**Supplied information:**
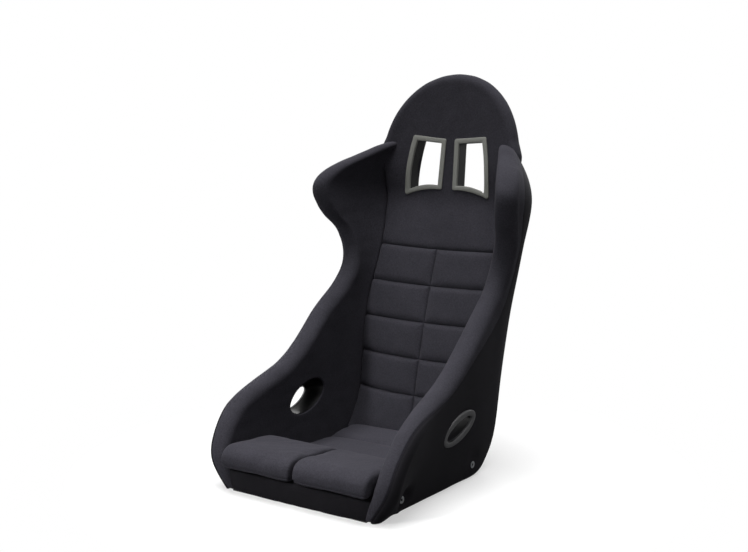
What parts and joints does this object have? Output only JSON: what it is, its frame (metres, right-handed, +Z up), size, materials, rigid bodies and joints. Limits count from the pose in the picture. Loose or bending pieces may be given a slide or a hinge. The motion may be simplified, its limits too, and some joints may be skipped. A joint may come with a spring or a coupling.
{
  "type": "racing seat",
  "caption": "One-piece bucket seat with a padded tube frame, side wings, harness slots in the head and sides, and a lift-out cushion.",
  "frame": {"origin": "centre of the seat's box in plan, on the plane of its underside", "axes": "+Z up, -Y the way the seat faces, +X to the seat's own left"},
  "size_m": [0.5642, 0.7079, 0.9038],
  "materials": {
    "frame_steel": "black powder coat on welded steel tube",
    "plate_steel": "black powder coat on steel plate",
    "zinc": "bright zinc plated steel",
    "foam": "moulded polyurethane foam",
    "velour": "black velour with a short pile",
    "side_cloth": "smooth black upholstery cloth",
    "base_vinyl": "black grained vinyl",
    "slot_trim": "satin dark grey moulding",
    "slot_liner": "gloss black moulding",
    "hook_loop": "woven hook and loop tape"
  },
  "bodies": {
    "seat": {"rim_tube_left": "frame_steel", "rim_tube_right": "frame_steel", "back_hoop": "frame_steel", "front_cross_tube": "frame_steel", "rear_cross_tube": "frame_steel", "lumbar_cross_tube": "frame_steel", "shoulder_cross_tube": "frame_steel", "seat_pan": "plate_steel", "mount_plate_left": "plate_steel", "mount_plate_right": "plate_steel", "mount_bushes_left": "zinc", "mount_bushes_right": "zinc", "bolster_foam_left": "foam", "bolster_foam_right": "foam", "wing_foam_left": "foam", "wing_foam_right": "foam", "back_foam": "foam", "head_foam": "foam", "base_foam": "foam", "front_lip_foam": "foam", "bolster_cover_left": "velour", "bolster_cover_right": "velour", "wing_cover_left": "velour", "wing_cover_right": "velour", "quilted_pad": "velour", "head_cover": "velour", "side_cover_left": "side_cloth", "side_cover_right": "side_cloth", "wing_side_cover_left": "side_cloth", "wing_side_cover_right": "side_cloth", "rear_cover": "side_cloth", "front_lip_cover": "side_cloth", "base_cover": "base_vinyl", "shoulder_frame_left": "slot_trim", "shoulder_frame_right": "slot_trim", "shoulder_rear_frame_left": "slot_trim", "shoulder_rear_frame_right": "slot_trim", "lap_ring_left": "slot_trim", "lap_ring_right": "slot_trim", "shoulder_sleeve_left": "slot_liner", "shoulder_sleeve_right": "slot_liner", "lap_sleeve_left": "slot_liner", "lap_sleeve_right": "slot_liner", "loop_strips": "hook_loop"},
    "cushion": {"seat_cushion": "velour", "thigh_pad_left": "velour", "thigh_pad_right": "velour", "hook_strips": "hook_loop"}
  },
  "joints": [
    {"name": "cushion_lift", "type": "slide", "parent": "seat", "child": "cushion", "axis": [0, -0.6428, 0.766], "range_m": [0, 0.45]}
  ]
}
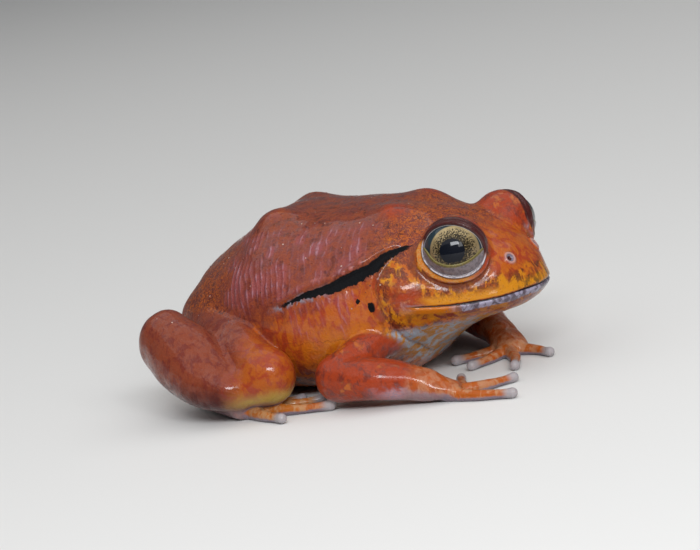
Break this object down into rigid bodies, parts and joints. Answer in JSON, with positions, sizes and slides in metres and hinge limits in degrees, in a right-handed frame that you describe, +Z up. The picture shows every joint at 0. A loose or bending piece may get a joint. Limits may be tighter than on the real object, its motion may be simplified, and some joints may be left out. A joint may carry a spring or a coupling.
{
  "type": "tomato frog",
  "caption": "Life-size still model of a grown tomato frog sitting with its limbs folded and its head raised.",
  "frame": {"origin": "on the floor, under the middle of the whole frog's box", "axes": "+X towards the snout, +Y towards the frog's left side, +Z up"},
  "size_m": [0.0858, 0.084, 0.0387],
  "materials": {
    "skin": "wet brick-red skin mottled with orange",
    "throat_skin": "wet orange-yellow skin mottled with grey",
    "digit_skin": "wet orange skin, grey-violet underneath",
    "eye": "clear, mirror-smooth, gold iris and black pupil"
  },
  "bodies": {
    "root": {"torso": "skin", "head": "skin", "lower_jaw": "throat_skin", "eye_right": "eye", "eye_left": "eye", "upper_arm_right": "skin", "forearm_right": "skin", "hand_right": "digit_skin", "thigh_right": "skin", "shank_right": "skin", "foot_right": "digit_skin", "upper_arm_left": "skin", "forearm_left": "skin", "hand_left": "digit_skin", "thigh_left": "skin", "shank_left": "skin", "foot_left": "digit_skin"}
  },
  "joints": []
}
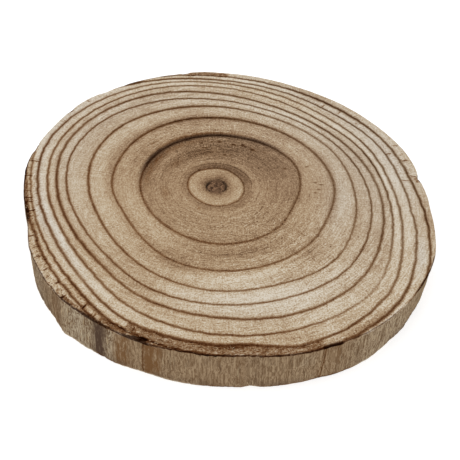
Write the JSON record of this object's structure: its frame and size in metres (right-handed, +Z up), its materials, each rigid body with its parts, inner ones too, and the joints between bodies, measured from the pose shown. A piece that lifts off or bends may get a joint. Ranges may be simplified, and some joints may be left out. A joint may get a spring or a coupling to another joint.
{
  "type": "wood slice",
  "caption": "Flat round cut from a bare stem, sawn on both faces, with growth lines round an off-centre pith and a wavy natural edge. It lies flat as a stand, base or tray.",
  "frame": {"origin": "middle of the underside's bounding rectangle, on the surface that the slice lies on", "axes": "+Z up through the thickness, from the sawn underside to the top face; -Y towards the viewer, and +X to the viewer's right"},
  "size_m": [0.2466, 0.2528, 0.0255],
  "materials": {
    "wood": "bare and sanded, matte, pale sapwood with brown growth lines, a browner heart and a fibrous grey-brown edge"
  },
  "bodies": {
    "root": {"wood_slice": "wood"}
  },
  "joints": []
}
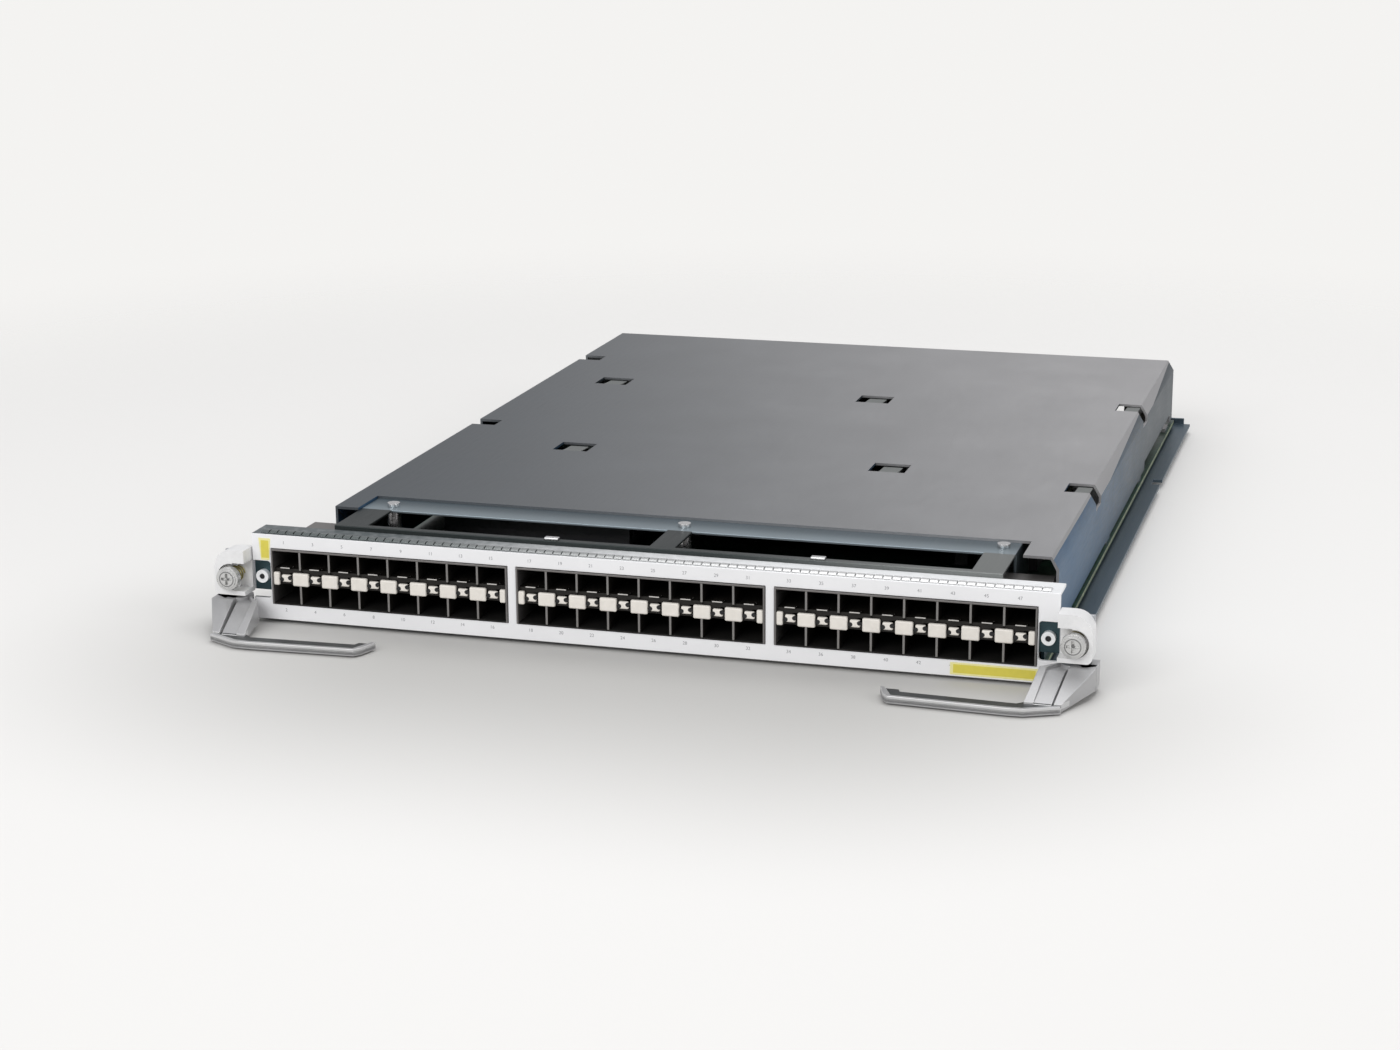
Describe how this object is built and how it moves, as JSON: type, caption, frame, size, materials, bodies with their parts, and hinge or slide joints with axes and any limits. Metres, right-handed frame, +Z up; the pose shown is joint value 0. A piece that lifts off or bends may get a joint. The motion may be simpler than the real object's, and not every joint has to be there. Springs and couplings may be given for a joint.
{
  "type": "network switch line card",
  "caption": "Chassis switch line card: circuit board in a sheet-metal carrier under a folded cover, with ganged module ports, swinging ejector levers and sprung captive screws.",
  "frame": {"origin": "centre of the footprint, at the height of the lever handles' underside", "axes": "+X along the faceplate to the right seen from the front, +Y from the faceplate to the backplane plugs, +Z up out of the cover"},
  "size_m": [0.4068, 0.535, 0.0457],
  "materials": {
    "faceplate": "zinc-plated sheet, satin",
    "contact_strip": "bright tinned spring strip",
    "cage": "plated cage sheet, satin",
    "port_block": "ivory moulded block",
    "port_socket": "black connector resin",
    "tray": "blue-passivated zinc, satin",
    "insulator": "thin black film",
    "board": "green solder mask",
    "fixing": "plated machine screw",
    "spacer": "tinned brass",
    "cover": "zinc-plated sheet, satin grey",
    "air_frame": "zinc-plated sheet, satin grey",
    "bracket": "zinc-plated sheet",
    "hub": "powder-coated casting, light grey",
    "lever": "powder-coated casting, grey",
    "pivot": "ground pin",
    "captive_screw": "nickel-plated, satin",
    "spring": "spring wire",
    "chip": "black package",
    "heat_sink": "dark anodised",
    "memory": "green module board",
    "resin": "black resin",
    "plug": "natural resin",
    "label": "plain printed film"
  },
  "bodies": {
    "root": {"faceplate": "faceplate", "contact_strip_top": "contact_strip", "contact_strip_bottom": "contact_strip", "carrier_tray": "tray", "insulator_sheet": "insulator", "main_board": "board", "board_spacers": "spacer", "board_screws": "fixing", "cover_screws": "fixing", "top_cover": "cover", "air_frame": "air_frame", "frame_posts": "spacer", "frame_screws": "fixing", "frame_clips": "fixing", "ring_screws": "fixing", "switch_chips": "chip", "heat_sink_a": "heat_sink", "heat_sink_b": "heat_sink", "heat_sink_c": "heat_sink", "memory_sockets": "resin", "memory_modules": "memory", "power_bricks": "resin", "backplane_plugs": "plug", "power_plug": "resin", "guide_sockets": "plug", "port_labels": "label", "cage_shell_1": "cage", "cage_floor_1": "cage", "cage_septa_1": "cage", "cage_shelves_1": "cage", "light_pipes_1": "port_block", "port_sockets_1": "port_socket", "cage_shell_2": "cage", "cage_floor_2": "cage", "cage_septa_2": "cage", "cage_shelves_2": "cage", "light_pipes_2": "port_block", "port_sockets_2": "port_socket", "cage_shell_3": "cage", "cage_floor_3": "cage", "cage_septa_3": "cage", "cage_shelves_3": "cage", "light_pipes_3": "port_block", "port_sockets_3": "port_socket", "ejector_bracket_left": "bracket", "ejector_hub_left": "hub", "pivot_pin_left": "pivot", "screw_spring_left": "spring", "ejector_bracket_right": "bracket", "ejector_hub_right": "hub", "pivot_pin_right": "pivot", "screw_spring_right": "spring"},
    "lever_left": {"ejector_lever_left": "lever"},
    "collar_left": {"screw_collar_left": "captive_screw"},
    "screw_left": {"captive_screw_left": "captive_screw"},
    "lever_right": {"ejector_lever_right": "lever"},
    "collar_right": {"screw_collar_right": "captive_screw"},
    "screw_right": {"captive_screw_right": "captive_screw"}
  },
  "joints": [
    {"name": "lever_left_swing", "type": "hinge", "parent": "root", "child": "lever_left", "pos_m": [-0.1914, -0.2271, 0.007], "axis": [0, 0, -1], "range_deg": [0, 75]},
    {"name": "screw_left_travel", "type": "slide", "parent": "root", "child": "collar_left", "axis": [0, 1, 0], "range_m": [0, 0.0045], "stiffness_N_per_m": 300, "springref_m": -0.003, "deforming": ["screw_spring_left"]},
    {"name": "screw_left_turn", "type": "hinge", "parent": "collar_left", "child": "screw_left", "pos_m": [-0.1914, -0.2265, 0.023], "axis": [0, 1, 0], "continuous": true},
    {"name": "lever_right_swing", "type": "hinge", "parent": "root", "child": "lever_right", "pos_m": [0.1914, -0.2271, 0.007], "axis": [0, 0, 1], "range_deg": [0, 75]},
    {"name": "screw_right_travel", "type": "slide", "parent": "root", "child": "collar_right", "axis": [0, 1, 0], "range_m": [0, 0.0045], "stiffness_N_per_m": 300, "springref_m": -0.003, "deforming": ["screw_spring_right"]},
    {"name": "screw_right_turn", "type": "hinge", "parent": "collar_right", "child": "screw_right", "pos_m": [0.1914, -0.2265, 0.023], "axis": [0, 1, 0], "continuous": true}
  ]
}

**Your instructions:** Identify all lines in the records above with the word "pose".

**Expected answer:**
What parts and joints does this object have? Output only JSON: what it is, its frame (metres, right-handed, +Z up), size, materials, rigid bodies and joints. Limits count from the pose in the picture. Loose or bending pieces may be given a slide or a hinge. The motion may be simplified, its limits too, and some joints may be skipped. A joint may come with a spring or a coupling.
Write the JSON record of this object's structure: its frame and size in metres (right-handed, +Z up), its materials, each rigid body with its parts, inner ones too, and the joints between bodies, measured from the pose shown. A piece that lifts off or bends may get a joint. Ranges may be simplified, and some joints may be left out. A joint may get a spring or a coupling to another joint.
Describe how this object is built and how it moves, as JSON: type, caption, frame, size, materials, bodies with their parts, and hinge or slide joints with axes and any limits. Metres, right-handed frame, +Z up; the pose shown is joint value 0. A piece that lifts off or bends may get a joint. The motion may be simpler than the real object's, and not every joint has to be there. Springs and couplings may be given for a joint.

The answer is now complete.